Morir en vida y arrastrar a los suyos al abismo es el mayor peligro de cruzar en busca de un sueño
ARIZONA – Han salido al menos ocho en Arizona. Todas pagan una fianza de entre $10,000 y $25,000 mil dólares que nunca tuvieron, que les donaron; ese dinero llegó a ellas a través de organizaciones y personas que hicieron intensas jornadas telefónicas y campañas cibernéticas de recaudación. Los donadores son en su mayoría estadounidenses a los que les duele el corazón, los que quieren limpiar las culpas de una administración que separa familias y que al donar demuestran sus posturas políticas y le plantan cara a su presidente. Así vuelven a la libertad las madres invisibles.
Están fuera, pero nunca volverán a ser libres. Están marcadas por el dolor, la impotencia y el agradecimiento. Ya están cerca de o con sus hijos. Esas son las mujeres migrantes que hace un par de meses eran los titulares en las noticias y hoy, con el siempre devastador paso del tiempo, son para muchos meras estadísticas. Están ahí con sus lágrimas y remordimientos, tan presentes y tan confundibles, con un amor tan descarado y con un pasado que las expone, pero, irónicamente, siguen siendo invisibles.
Sus hijos las ven y, si tienen suerte, las reconocen. Algunas están tan cambiadas que es difícil reencontrarlas en su mirada. A veces no son ellas, sino sus niños. Los pequeños han sufrido un trauma tan severo que no pueden ni quieren verlas a los ojos, desnudar sus emociones y revivir los recuerdos que les duelen y aún no entienden. Hay unas a las que la separación física le costó la irreconciliable separación emocional de los suyos; no olvidan, no perdonan, no saben cómo volver a empezar o si quieren hacerlo. Nada volverá a hacer igual. Con la liberación y la reunificación no se ha terminado el calvario; se acelera la montaña rusa de culpas, heridas y perdones que no parecen tener fin. ¿Hasta cuándo? ¡Quién sabe!

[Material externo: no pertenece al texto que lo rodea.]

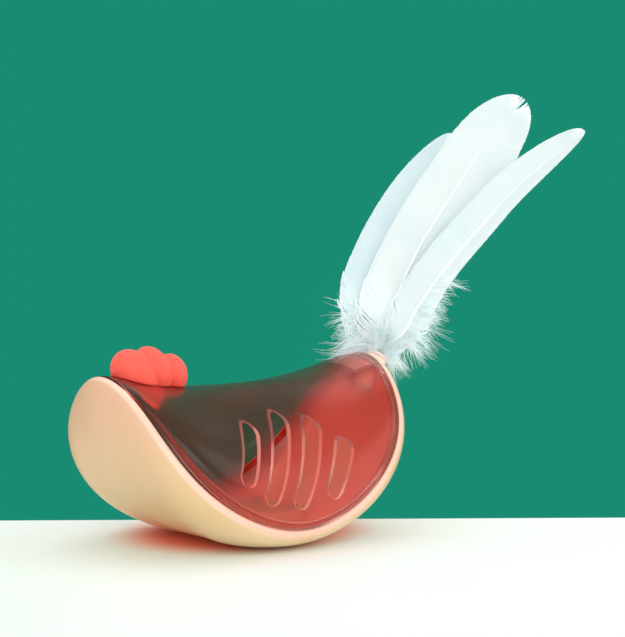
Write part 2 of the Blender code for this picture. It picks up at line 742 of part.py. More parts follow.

Esto es lo más peligroso de cruzar por lo chueco a los Estados Unidos. Esto. Morir en vida y arrastrar a los que se quiere al abismo. Esto es lo que pocos cuentan. Se hablan de los cuerpos en el desierto o arrasados por el río, pero no hablan de los que pierden el alma en el camino. En la frontera también se deshidratan ilusiones y las familias se quedan en los huesos; en el muro también se mueren sueños; el desierto arrebata inocencias y obliga a sobrevivir a costa de todo, incluso de uno mismo. En el cruce uno se convierte en su propio verdugo y traficante de miedos.

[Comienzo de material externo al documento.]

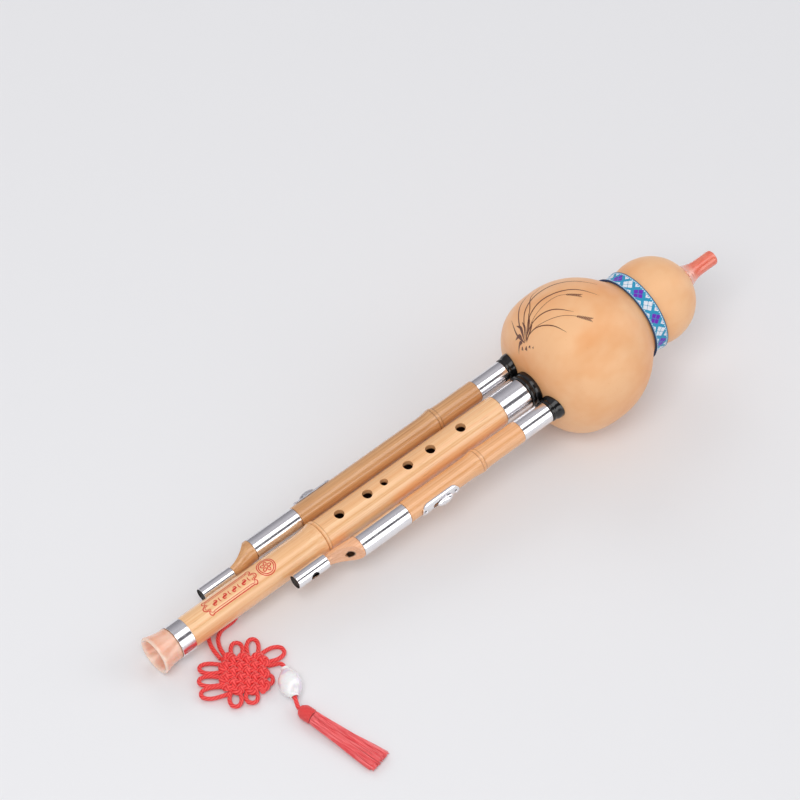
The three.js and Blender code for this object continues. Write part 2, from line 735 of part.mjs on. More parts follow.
function makeDrone(side) {
  const parent = new THREE.Group();
  parent.position.y = side.side * drone.spacing;
  instrument.add(parent);
  const joint = (side.ferruleStart + side.ferruleEnd) / 2;
  const shoulder = droneFace - fit;
  const tenonEnd = shoulder + drone.tenonLength;
  const topStart = shoulder - drone.topFerruleLength;
  let pipe = turned([
    [joint, drone.boreRadius],
    [joint, drone.seatRadius],
    [side.ferruleEnd + fit, drone.seatRadius],
    [side.ferruleEnd + fit, drone.bodyRadius],
    ...nodeRows(drone, drone.bodyRadius, drone.bodyRadius),
    [topStart - fit, drone.bodyRadius],
    [topStart - fit, drone.seatRadius],
    [shoulder, drone.seatRadius],
    [shoulder, drone.tenonRadius],
    [tenonEnd, drone.tenonRadius],
    [tenonEnd, drone.boreRadius],
    [joint, drone.boreRadius],
  ]);
  const turn = -side.side * QUARTER;
  const half = thumbSlide.plateLength / 2;
  const surface = drone.bodyRadius + overrun;
  const vent = drill(thumbSlide.ventRadius, side.switchPlace + thumbSlide.ventOffset, turn, 0, surface);
  const travel = thumbSlide.slotLength - thumbSlide.neckLength;
  const recess = raised(
    stadium(side.switchPlace, thumbSlide.footLength + travel, thumbSlide.footWidth + 2 * fit),
    thumbSlide.recessFloor,
    surface,
    turn,
  );
  pipe = pipe.subtract(vent).subtract(recess);
  [-1, 1].forEach((end) => {
    const at = side.switchPlace + end * (half - thumbSlide.nailInset);
    const depth = drone.bodyRadius - thumbSlide.nailLength;
    pipe = pipe.subtract(drill(thumbSlide.nailRadius + fit, at, turn, depth, surface, 12));
  });
  piece(parent, `${side.name}_pipe`, pipe, 'droneBamboo');
  const inner = drone.seatRadius + fit;
  const topFerrule = sleeve(drone.topFerruleRadius, inner, topStart, shoulder);
  piece(parent, `${side.name}_top_ferrule`, topFerrule, 'chrome');
  const lowerFerrule = sleeve(drone.lowerFerruleRadius, inner, side.ferruleStart, side.ferruleEnd);
  piece(parent, `${side.name}_lower_ferrule`, lowerFerrule, 'chrome');
  makeTail(parent, side);
  makeSlideTube(parent, side);
  makeThumbSlide(parent, side);
  makeSeal(parent, side.name, droneFace, drone.tenonRadius);
  makeReed(parent, side.name, tenonEnd, droneReed);
}

// Knot, pendant and tassel

// Places where the two strands leave the back of the main pipe, and the way they take from there
const strandRoutes = [
  {
    name: 'hanging_cord_near',
    side: -1,
    offsets: [
      [0, 0, 0], [0, -0.3, -1.2], [-0.8, -0.5, -3.8], [-2.8, -0.5, -5.7], [-5.6, -0.5, -6.4], [-9, -0.7, -6.4],
      [-13, -1.7, -6.4], [-16.8, -4.3, -6.4], [-19.4, -8.3, -6.4], [-20.8, -12.4, -6.4], [-21.6, -16.6, -6.3],
    ],
  },
  {
    name: 'hanging_cord_far',
    side: 1,
    offsets: [
      [0, 0, 0], [0, 0.3, -1.2], [-0.8, 0.5, -3.8], [-2.8, 0.5, -5.7], [-5.6, 0.5, -6.4], [-10, 0.2, -6.4],
      [-15, -1.4, -6.4], [-19.6, -4.9, -6.4], [-22.7, -10, -6.4], [-24.3, -16, -6.4], [-24.9, -22.4, -6.3],
    ],
  },
];

// The knot's centre from the middle of the strands' ends, and the tassel cord's points from that centre
const knotDrop = [2.2, -16.7];
const tasselRoute = [
  [14.3, -3.4, 2.65], [16.2, -4.9, 3], [17.9, -6.5, 4.2], [19.4, -8.4, 5.6], [19.6, -10.8, 6.6],
  [18.9, -13.3, 6.95], [14.6, -23, 6.95], [10.6, -32.1, 6.9], [9.6, -34.4, 6.4], [8.8, -36.8, 5.3], [8.3, -38.9, 4.75],
];
const charmFrom = [10.4, -32.6, 6.95];
const charmHeading = degrees(66.2);
const capHeight = 4.75;
const capGap = 0.6;
const tasselHeading = degrees(-76);

function aimed(body, from, heading) {
  return geometryOf(body).rotateZ(heading).translate(...from);
}

// One ear of the knot: a cord that leaves the body, rounds and comes back
function knotLoop(length, width, look) {
  const height = knot.lift + knot.thickness / 2;
  const points = look.map(([across, along]) => new THREE.Vector3(
    across * width,
    along * (length + knot.loopRoot) - knot.loopRoot,
    height,
  ));
  return solid(corded(points, cordRadius, 6, 9));
}

const loopShares = [
  [-0.28, 0], [-0.42, 0.3], [-0.5, 0.68], [-0.3, 0.94], [0, 1], [0.3, 0.94], [0.5, 0.68], [0.42, 0.3], [0.28, 0],
];
const ears = [
  { x: -3.8, y: 12.6, heading: 90, length: 9.5, width: 6.8 },
  { x: 5.2, y: 12.6, heading: 88, length: 12, width: 6.8 },
  { x: 11, y: 11, heading: 26, length: 13.5, width: 8.5 },
  { x: -12.6, y: 4, heading: 180, length: 13, width: 6.8 },
  { x: -12.6, y: -4.8, heading: 181, length: 13.5, width: 6.8 },
  { x: -11, y: -11.5, heading: 192, length: 14.5, width: 7.5 },
  { x: -5.6, y: -12.6, heading: 270, length: 10, width: 6.8 },
  { x: 3.8, y: -12.6, heading: 270, length: 7.5, width: 6.8 },
  { x: 12.6, y: -4, heading: 0, length: 3.6, width: 6.4 },
];

function makeKnot(centre) {
  const half = knot.halfWidth;
  const flat = half - knot.edge - knot.cornerRadius;
  const outline = new THREE.Shape();
  [[1, 1], [-1, 1], [-1, -1], [1, -1]].forEach(([x, y], i) => {
    outline.absarc(x * flat, y * flat, knot.cornerRadius, i * QUARTER, (i + 1) * QUARTER, false);
  });
  const pad = new THREE.ExtrudeGeometry(outline, {
    depth: knot.thickness - 2 * knot.edge,
    bevelThickness: knot.edge,
    bevelSize: knot.edge,
    bevelSegments: 2,
    curveSegments: 3,
  });
  let body = solid(pad.translate(0, 0, knot.lift + knot.edge));
  ears.forEach(({ x, y, heading, length, width }) => {
    const ear = knotLoop(length, width, loopShares);
    body = body.add(ear.rotate([0, 0, heading - 90]).translate([x, y, 0]));
  });
  piece(model, 'knot', geometryOf(body).rotateZ(knot.turn).translate(...centre), 'cord');
}

function makeCharm(centre) {
  const rows = 10;
  const outline = [];
  for (let i = 0; i <= rows; i += 1) {
    const share = (i / rows) ** charm.lean;
    const bulge = charm.radius * Math.sin(2 * QUARTER * share) ** charm.fullness;
    outline.push([(charm.length * i) / rows, Math.max(charm.endRadius, bulge)]);
  }
  outline.push([charm.length, charm.boreRadius]);
  outline.push([0, charm.boreRadius]);
  outline.push(outline[0]);
  const from = [centre[0] + charmFrom[0], centre[1] + charmFrom[1], charmFrom[2]];
  piece(model, 'pendant', aimed(turned(outline, 20), from, charmHeading), 'charm');
}

function makeTassel(centre) {
  const last = tasselRoute[tasselRoute.length - 1];
  const start = [
    centre[0] + last[0] + capGap * Math.cos(tasselHeading),
    centre[1] + last[1] + capGap * Math.sin(tasselHeading),
    capHeight,
  ];
  const cap = turned([
    [0, 0],
    [0, tasselCap.topRadius],
    [tasselCap.length / 3, tasselCap.radius],
    [tasselCap.length, tasselCap.radius],
    [tasselCap.length, 0],
  ], 20);
  piece(model, 'tassel_cap', aimed(cap, start, tasselHeading), 'cord');
  const rows = 8;
  const outline = [[0, 0]];
  for (let i = 0; i <= rows; i += 1) outline.push([(fringe.length * i) / rows, fringe.radius]);
  outline.push([fringe.length, 0]);
  const skirt = turnedGeometry(outline, 20);
  const position = skirt.attributes.position;
  for (let i = 0; i < position.count; i += 1) {
    const share = THREE.MathUtils.clamp(position.getX(i) / fringe.length, 0, 1);
    const wide = THREE.MathUtils.lerp(1, fringe.endWidth / fringe.radius, share);
    const high = THREE.MathUtils.lerp(1, fringe.endHeight / fringe.radius, Math.sqrt(share));
    const drop = capHeight - fringe.lift - fringe.radius * high;
    const sink = THREE.MathUtils.lerp(0, drop, Math.sqrt(share));
    position.setY(i, position.getY(i) * wide);
    position.setZ(i, position.getZ(i) * high - sink);
  }
  const reach = tasselCap.length + fit;
  const from = [
    start[0] + reach * Math.cos(tasselHeading),
    start[1] + reach * Math.sin(tasselHeading),
    capHeight,
  ];
  piece(model, 'tassel_fringe', aimed(solid(skirt), from, tasselHeading), 'cord');
}

function makeHangings() {
  const ends = strandRoutes.map(({ name, side, offsets }) => {
    const turn = side * tasselHoleTurn;
    const surface = main.bodyRadius + fit;
    const exit = instrument.localToWorld(new THREE.Vector3(
      tasselHolePlace,
      side * surface * Math.sin(Math.abs(turn)),
      -surface * Math.cos(turn),
    ));
    const points = offsets.map((offset) => new THREE.Vector3(...offset).add(exit));
    piece(model, name, corded(points, cordRadius, 8, 14), 'cord');
    return points[points.length - 1];
  });
  const centre = [
    (ends[0].x + ends[1].x) / 2 + knotDrop[0],
    (ends[0].y + ends[1].y) / 2 + knotDrop[1],
    0,
  ];
  makeKnot(centre);
  const points = tasselRoute.map((point) => new THREE.Vector3(...point).add(new THREE.Vector3(...centre)));
  piece(model, 'tassel_cord', corded(points, cordRadius, 8, 14), 'cord');
  makeCharm(centre);
  makeTassel(centre);
}

// Assembly: the pipes lie in the instrument's own frame, tilted so that bell and gourd share one surface

makeGourd();
makeWaistBand();
makeMouthpiece();
makeSocket('main_socket', 0, mainFace, main.tenonRadius, mainSocket);
[left, right].forEach((side) => {
  makeSocket(`${side.name}_socket`, side.side * drone.spacing, droneFace, drone.tenonRadius, droneSocket);
});
makeMainPipe();
makeBell();
makeDrone(left);
makeDrone(right);

const bulbFlat = gourd.bulbRadius * Math.cos(Math.PI / fineSides);
const rimFlat = bell.rimRadius * Math.cos(Math.PI / pipeSides);
const lieAngle = Math.asin((bulbFlat - rimFlat) / (gourd.bulbCentre - bell.rimRound));
instrument.rotation.y = -lieAngle;
instrument.updateMatrixWorld(true);
const reachBox = new THREE.Box3().setFromObject(instrument, true);
const middlePoint = reachBox.getCenter(new THREE.Vector3());
instrument.position.set(-middlePoint.x, -middlePoint.y, -reachBox.min.z);
instrument.updateMatrixWorld(true);
makeHangings();

export default model;
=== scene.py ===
"""Hulusi: a gourd wind chest with a fingered bamboo pipe, two drone pipes and a red knot, dressed for looks.

Sizes are written in millimetres in the instrument's own frame: X runs along the pipes from the open end of the
bell towards the mouthpiece, the finger holes face +Z and the right-hand drone lies at -Y. PLACE puts that frame
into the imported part's frame, in metres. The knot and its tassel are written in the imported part's frame.
"""

from __future__ import annotations

import logging
import math
import random
from dataclasses import dataclass, field
from enum import Enum
from typing import Any, Callable, Sequence

import bpy
import bmesh
from mathutils import Matrix, Vector

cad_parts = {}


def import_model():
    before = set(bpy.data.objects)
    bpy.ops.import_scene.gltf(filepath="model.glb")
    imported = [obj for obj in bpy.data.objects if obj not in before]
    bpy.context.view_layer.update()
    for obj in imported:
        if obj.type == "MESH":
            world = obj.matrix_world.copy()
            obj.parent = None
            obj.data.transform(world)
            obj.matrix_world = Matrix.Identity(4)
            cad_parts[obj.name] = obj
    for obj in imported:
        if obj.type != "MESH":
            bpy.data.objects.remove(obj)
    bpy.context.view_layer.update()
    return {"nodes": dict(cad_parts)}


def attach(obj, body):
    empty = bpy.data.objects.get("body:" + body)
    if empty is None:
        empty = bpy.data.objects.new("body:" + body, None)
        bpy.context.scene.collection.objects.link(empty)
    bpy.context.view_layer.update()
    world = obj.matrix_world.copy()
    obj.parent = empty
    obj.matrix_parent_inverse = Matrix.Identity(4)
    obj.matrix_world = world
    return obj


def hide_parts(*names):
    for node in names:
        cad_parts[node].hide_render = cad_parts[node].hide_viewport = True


LOG = logging.getLogger("hulusi")
MM = 0.001

# How the instrument lies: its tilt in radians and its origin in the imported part's frame in millimetres.
LIE_ANGLE = 0.10519
LIE_ORIGIN = (-215.177, 0.0, 12.357)
PLACE = Matrix.Translation(Vector(LIE_ORIGIN) * MM) @ Matrix.Rotation(-LIE_ANGLE, 4, "Y")

# Sizes that several pieces share, in millimetres; FIT is the clearance between pieces that meet.
FIT = 0.3
MAIN_NODE = 123.1
MAIN_BORE = 6.2
DRONE_NODE = 227.8
DRONE_BORE = 3.2
DRONE_SPACING = 19.3
CORD_RADIUS = 1.3

Outline = Sequence[tuple[float, float]]
Pairs = list[tuple[float, float]]
Point = Sequence[float]
Piece = bpy.types.Object
Shape = bmesh.types.BMesh
Tree = bpy.types.NodeTree


# ---- Colour and node helpers


def linear(code: str) -> tuple[float, float, float, float]:
    """Turns an sRGB hex colour into linear light.

    Args:
        code: Six hex digits, such as "f0b478".

    Returns:
        Linear red, green and blue, and an alpha of one.
    """
    values = []
    for start in (0, 2, 4):
        part = int(code[start:start + 2], 16) / 255
        values.append(part / 12.92 if part <= 0.04045 else ((part + 0.055) / 1.055) ** 2.4)
    return values[0], values[1], values[2], 1.0


def add_node(tree: Tree, kind: str, links: dict[Any, Any] | None = None, **settings: Any) -> Any:
    """Adds a node to a tree with its settings, socket values and links.

    Args:
        tree: The node tree that gets the node.
        kind: Blender's name of the node type.
        links: Input socket names or indices, each with an output socket to link or a plain value to set.
        **settings: Properties of the node itself.

    Returns:
        The new node.
    """
    node = tree.nodes.new(kind)
    for name, value in settings.items():
        setattr(node, name, value)
    for key, value in (links or {}).items():
        if isinstance(value, bpy.types.NodeSocket):
            tree.links.new(value, node.inputs[key])
        else:
            node.inputs[key].default_value = value
    return node


# ---- Mesh helpers


def place_mesh(name: str, shape: Shape, place: Matrix = PLACE) -> Piece:
    """Turns a bmesh into a smooth-shaded object in the scene.

    Args:
        name: The object's name.
        shape: The mesh, in metres, which is freed.
        place: The object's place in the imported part's frame.

    Returns:
        The new object.
    """
    mesh = bpy.data.meshes.new(name)
    shape.to_mesh(mesh)
    shape.free()
    mesh.shade_smooth()
    piece = bpy.data.objects.new(name, mesh)
    bpy.context.scene.collection.objects.link(piece)
    piece.matrix_world = place
    return piece


def finish_mesh(name: str, shape: Shape, angle: float = 35.0, place: Matrix = PLACE) -> Piece:
    """Places a closed bmesh with its faces outwards and its edges crisp.

    Args:
        name: The object's name.
        shape: The mesh, in metres, which is freed.
        angle: Edges sharper than this many degrees stay crisp.
        place: The object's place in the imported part's frame.

    Returns:
        The new object.
    """
    bmesh.ops.recalc_face_normals(shape, faces=shape.faces[:])
    piece = place_mesh(name, shape, place)
    piece.data.set_sharp_from_angle(angle=math.radians(angle))
    return piece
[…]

Esas madres lo saben ahora. Quizá si se los hubieran dicho no hubieran creído. El precio más alto no es pagarle a un “coyote”, sino perderse a uno mismo… y a ellos. Pero prefieren eso a quedarse a esperar la muerte en sus pueblos. Saben que en cualquier lado hay demonios y escogen que las abrase el de lo incierto, para que no las maten los narcos, las viole una sociedad cómplice o las sentencie la pobreza. En cualquier lugar algo hubiera muerto y escogieron morir de este lado, quizá acá sí puedan levantarse de las cenizas y volver a empezar. Quizá.